The script tosses us a few red herrings as the universe reboots and the Time Lord rewinds. Surely he’ll escape this one, right? Look, he’s back in the TARDIS, and… oh. Ah, he’s back on the Byzantium, and… oh again. He follows the cracks in time – or, rather, they follow him – back to Amelia’s bedroom, where he laments his demise, and finally, we begin to really doubt if the Doctor can get out of this one. Matt Smith plays it like it’s the end for real (and is heartbreaking in the process).

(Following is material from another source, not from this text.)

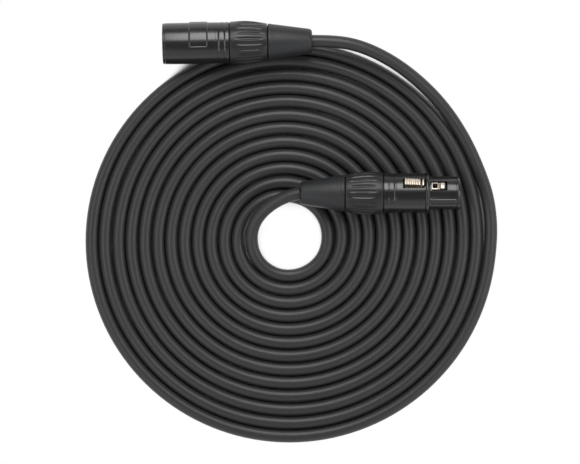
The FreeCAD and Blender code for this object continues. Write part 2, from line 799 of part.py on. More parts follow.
def make_latch_spring(frame):
    """A leaf that lies on the channel's floor and rises to the latch's underside."""
    floor, under = CHANNEL_LEVEL, LATCH_LEVEL - S.running_gap
    leaf, bend = S.leaf_thickness, FEMALE_INSERT_END - S.leaf_bend_inset
    keep(padded("female_latch_spring", [
        (floor, FEMALE_INSERT_END - S.leaf_end_inset),
        (floor + leaf, FEMALE_INSERT_END - S.leaf_end_inset),
        (floor + leaf, bend + leaf / 2),
        (under, S.leaf_front),
        (under - leaf, S.leaf_front),
        (floor, bend)], S.leaf_width), frame)


def make_seal(frame):
    """Rubber ring on the insert's face, inside the nose."""
    rim = NOSE_BORE - S.running_gap
    keep(turned("female_face_seal", [
        (rim - S.seal_width, S.seal_inset),
        (rim, S.seal_inset),
        (rim, S.face_depth),
        (rim - S.seal_width, S.face_depth)]), frame)


def make_back_nut(prefix, front, frame):
    """Fluted nut. Its thread bore steps down to the rear wall, which pulls the boot's flange forward."""
    rear = front + S.nut_length
    thread_end = front + S.thread_length + S.thread_runout
    neck_bore = NECK_RADIUS + S.seat_gap
    flange_bore = FLANGE_RADIUS + S.seat_gap
    blank = turned(prefix + "_nut_blank", [
        (THREAD_BORE, front),
        *[(NUT_BELLY_RADIUS - S.nut_rear_taper * inside, front + S.nut_length * along)
          for inside, along in NUT_RINGS],
        (neck_bore, rear),
        (neck_bore, rear - S.nut_lip),
        (flange_bore, rear - S.nut_lip),
        (flange_bore, thread_end),
        (THREAD_BORE, thread_end)])
    low = Vector((NUT_BELLY_RADIUS + S.flute_radius - FLUTE_BITE).value, 0,
                 (front + S.nut_length * FLUTE_FRONT).value)
    high = Vector((NUT_REAR_RADIUS + S.flute_radius + FLUTE_CLEARANCE).value, 0,
                  (front + S.nut_length * FLUTE_REAR).value)
    beyond = (high - low) / 5
    foot, length = low - beyond, (high - low + beyond * 2).Length
    flute = Part.makeCylinder(S.flute_radius.value, length, foot, high - low)
    count = int(S.flute_count.value)
    ring = [flute.rotated(Vector(), Vector(0, 0, 1), 360 * number / count) for number in range(count)]
    flutes = formed(prefix + "_flutes", Part.makeCompound(ring))
    keep(cut(prefix + "_back_nut", blank, flutes), frame)


def make_boot(prefix, front, frame):
    """Rubber boot: a flange and neck inside the nut, and a tapered sleeve with a rounded end round the
    cable."""
    bore = CABLE_RADIUS + S.seat_gap
    small = CABLE_RADIUS + S.boot_wall
    lip = front + S.nut_length - S.nut_lip - S.seat_gap
    start = front + S.nut_length + S.boot_gap
    end = start + S.boot_length
    keep(turned(prefix + "_boot", [
        (bore, lip - S.boot_flange_length),
        (FLANGE_RADIUS, lip - S.boot_flange_length),
        (FLANGE_RADIUS, lip),
        (NECK_RADIUS, lip),
        (NECK_RADIUS, start),
        (NUT_REAR_RADIUS - S.boot_inset, start),
        *[(small + out, end - before) for out, before in BOOT_END],
        (bore, end)]), frame)


def make_clamp(prefix, front, frame):
    """Plastic clamp: a wide mouth for the conductors, and four fingers that grip the jacket."""
    bore = CABLE_RADIUS + S.running_gap
    start = front - S.clamp_front_overlap
    end = start + S.clamp_length
    slot_front = start + S.clamp_mouth_depth
    blank = turned(prefix + "_clamp_blank", [
        (CLAMP_RADIUS - S.clamp_wall, start),
        (CLAMP_RADIUS, start),
        (CLAMP_RADIUS, end - S.clamp_taper_length),
        (bore + S.clamp_nose_wall, end),
        (bore, end),
        (bore, slot_front)])
    width, half = S.clamp_slot / 2, CLAMP_RADIUS + PAST
    slots = [
        box(prefix + "_clamp_slot_x", (-half, -width, slot_front), (half, width, end + PAST)),
        box(prefix + "_clamp_slot_y", (-width, -half, slot_front), (width, half, end + PAST))]
    keep(cut(prefix + "_cable_clamp", blank, *slots), frame)


def make_cable_end(prefix, front, length, insert_end, side, frame):
    """The cable inside a connector: its cut jacket, two conductors, the drain wire and the solder."""
    jacket_front = front - S.clamp_front_overlap + S.jacket_inset
    keep(turned(prefix + "_cable_end", [
        (0, jacket_front), (CABLE_RADIUS, jacket_front), (CABLE_RADIUS, length), (0, length)]), frame)
    cup_end = insert_end + S.cup_length
    solder_top = cup_end + S.solder_rise
    fill_radius = S.cup_radius - S.cup_wall - S.running_gap
    drops = []
    rise = (jacket_front - solder_top).value
    names = ("drain_wire", "hot_wire", "cold_wire")
    for number, ((x, y), name) in enumerate(zip(contact_places(side), names)):
        drops.append(fused("%s_solder_%d" % (prefix, number + 1), *[
            cylinder("%s_solder_%s_%d" % (prefix, word, number + 1), radius, top - bottom, x, y, bottom)
            for word, radius, bottom, top in (
                ("fill", fill_radius, insert_end + S.cup_floor, cup_end),
                ("cap", fill_radius - S.solder_cap_inset, cup_end - S.solder_cap_depth, solder_top))]))
        diameter = S.drain_diameter if number == 0 else S.conductor_diameter
        outer = Vector(x.value, y.value, solder_top.value)
        inner = compass(CONDUCTOR_ANGLES[number] * side) * S.conductor_spread.value
        inner.z = jacket_front.value
        bend = Vector(0, 0, rise * CONDUCTOR_BEND)
        edges, radii = rounded_path([outer, outer + bend, inner - bend, inner])
        keep(formed("%s_%s" % (prefix, name), pipe(edges, diameter.value / 2)), frame)
    solder = doc.addObject("Part::Compound", prefix + "_solder")
    solder.Links = drops
    keep(solder, frame)


def make_back_end(prefix, front, length, insert_end, side, frame):
    make_back_nut(prefix, front, frame)
    make_boot(prefix, front, frame)
    make_clamp(prefix, front, frame)
    make_cable_end(prefix, front, length, insert_end, side, frame)


def make_male():
    frame = male_frame()
    make_male_shell(frame)
    make_male_insert(frame)
    make_pins(frame)
    make_back_end("male", MALE_NUT_FRONT, S.male_length, MALE_INSERT_END, -1, frame)
    return frame


def make_female():
    frame = female_frame()
    make_female_shell(frame)
    make_female_insert(frame)
    make_sleeves(frame)
    make_latch(frame)
    make_latch_pin(frame)
    make_latch_spring(frame)
    make_seal(frame)
    make_back_end("female", FEMALE_NUT_FRONT, S.female_length, FEMALE_INSERT_END, 1, frame)
    return frame


# The free stretches' points, chosen by hand from the photograph, between the boots and the coil's ends.
FEMALE_LEAD_RUN = 6.0
FEMALE_LEAD_POINTS = [
    (-7.6, 15.8, 13.9),
    (-13.2, 11.2, 11.4),
    (-17.1, 5.2, 8.8),
    (-18.9, -1.8, 6.8),
    (-17.9, -8.7, 4.8),
    (-13.7, -14.3, 3.0),
]
FEMALE_COIL_RUN = 4.8
MALE_LEAD_RUN = 11.5
MALE_LEAD_POINTS = [
    (34.4, 87.3, 15.0),
    (47.9, 80.8, 12.6),
    (61.0, 71.2, 9.1),
    (72.8, 59.1, 6.0),
    (82.4, 44.5, 3.9),
    (89.5, 28.8, 2.8),
]
MALE_COIL_RUN = 11.0


def make_leads(inner_end, outer_end, male, female):
    face = female.multVec(Vector(0, 0, S.female_length.value))
    way = female.Rotation.multVec(Vector(0, 0, 1))
    make_lead("cable_lead_female", face, way, FEMALE_LEAD_RUN, FEMALE_LEAD_POINTS,
              inner_end, Vector(-1, 0, 0), FEMALE_COIL_RUN)
    face = male.multVec(Vector(0, 0, S.male_length.value))
    way = male.Rotation.multVec(Vector(0, 0, 1))
    make_lead("cable_lead_male", face, way, MALE_LEAD_RUN, MALE_LEAD_POINTS,
              outer_end, Vector(0, 1, 0), MALE_COIL_RUN)


def export():
    """Checks every object, puts each piece in its place and writes its file."""
    doc.recompute()
    for thing, frame in pieces:
        thing.Placement = frame
        thing.Label = thing.Name
    doc.recompute()
    for thing in doc.Objects:
        faults = [word for word in thing.State if word in ("Invalid", "Error")]
        if faults:
            raise RuntimeError("%s is %s" % (thing.Name, faults))
    for thing, frame in pieces:
        if thing.Shape.isNull() or not thing.Shape.isValid():
            raise RuntimeError("%s has no valid shape" % thing.Name)
    for thing, frame in pieces:
        thing.Shape.exportStep("parts/%s.step" % thing.Label)
    print("%d pieces" % len(pieces))


inner_end, outer_end = make_coil()
make_leads(inner_end, outer_end, make_male(), make_female())
export()
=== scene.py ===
import json
import math

import bmesh
import bpy
from mathutils import Matrix, Vector


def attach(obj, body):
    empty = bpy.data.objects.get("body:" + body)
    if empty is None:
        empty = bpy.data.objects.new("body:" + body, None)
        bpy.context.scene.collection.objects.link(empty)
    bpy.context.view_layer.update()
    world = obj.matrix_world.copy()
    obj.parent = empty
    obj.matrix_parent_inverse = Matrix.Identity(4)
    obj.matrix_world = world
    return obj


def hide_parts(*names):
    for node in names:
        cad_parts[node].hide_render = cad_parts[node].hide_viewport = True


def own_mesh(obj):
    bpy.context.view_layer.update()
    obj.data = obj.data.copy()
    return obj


# A microphone cable wound in a flat spiral of 13 turns, with its two three-pin connectors.
# Lengths are in millimetres, and MM turns them to the scene's metres.

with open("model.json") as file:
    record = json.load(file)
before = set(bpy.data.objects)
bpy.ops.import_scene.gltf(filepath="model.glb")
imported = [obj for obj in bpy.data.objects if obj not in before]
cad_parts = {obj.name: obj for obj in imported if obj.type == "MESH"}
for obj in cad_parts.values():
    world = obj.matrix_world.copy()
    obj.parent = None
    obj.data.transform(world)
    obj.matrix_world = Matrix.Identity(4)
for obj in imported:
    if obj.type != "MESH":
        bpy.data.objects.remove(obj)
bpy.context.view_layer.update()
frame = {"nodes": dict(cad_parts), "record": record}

MM = 0.001
UP = Vector((0, 0, 1))


# Camera: straight above the coil, as the photograph was taken.

CAMERA_HEIGHT = 1600
CAMERA_OVER = (-0.18, 0.6)
CAMERA_LENS = 210


def make_camera():
    lens = bpy.data.cameras.new("camera")
    lens.lens = CAMERA_LENS
    lens.clip_start, lens.clip_end = 0.01, 20
    camera = bpy.data.objects.new("camera", lens)
    camera.location = Vector((*CAMERA_OVER, CAMERA_HEIGHT)) * MM
    bpy.context.scene.collection.objects.link(camera)
    bpy.context.scene.camera = camera


make_camera()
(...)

When Amy wakes up in New 2010, with New Mum (Karen Westwood) and New Dad (Halcro Johnston, and oh, I do hope both return next year) and Not-An-Auton Rory, we’re truly lost. Hooray for Amy gaining (or recovering, since we can assume the crack’s defeat returned the universe to the way it originally was before we met her) a family, but how can the Doctor possibly be alive now?

With magic, that’s how.

Oh, I’m sure there are serious explanations bound to put this all in the realm of science, but really, the Doctor was brought back by magic. The magic of the Girl Who Waited, with a possible assist from the Boy Who Waited. For this season of “Who,” that’s all that matters.

And now Amy and Rory, happily married, will run away with the Doctor again, lured by the Doctor himself (who’s clearly leading the couple on with overheard talk of “the Orient Express… in space!”). How can they resist? They’re a fairy tale couple and the madman with a box, closing the book on one fairy tale, eagerly eyeing the next.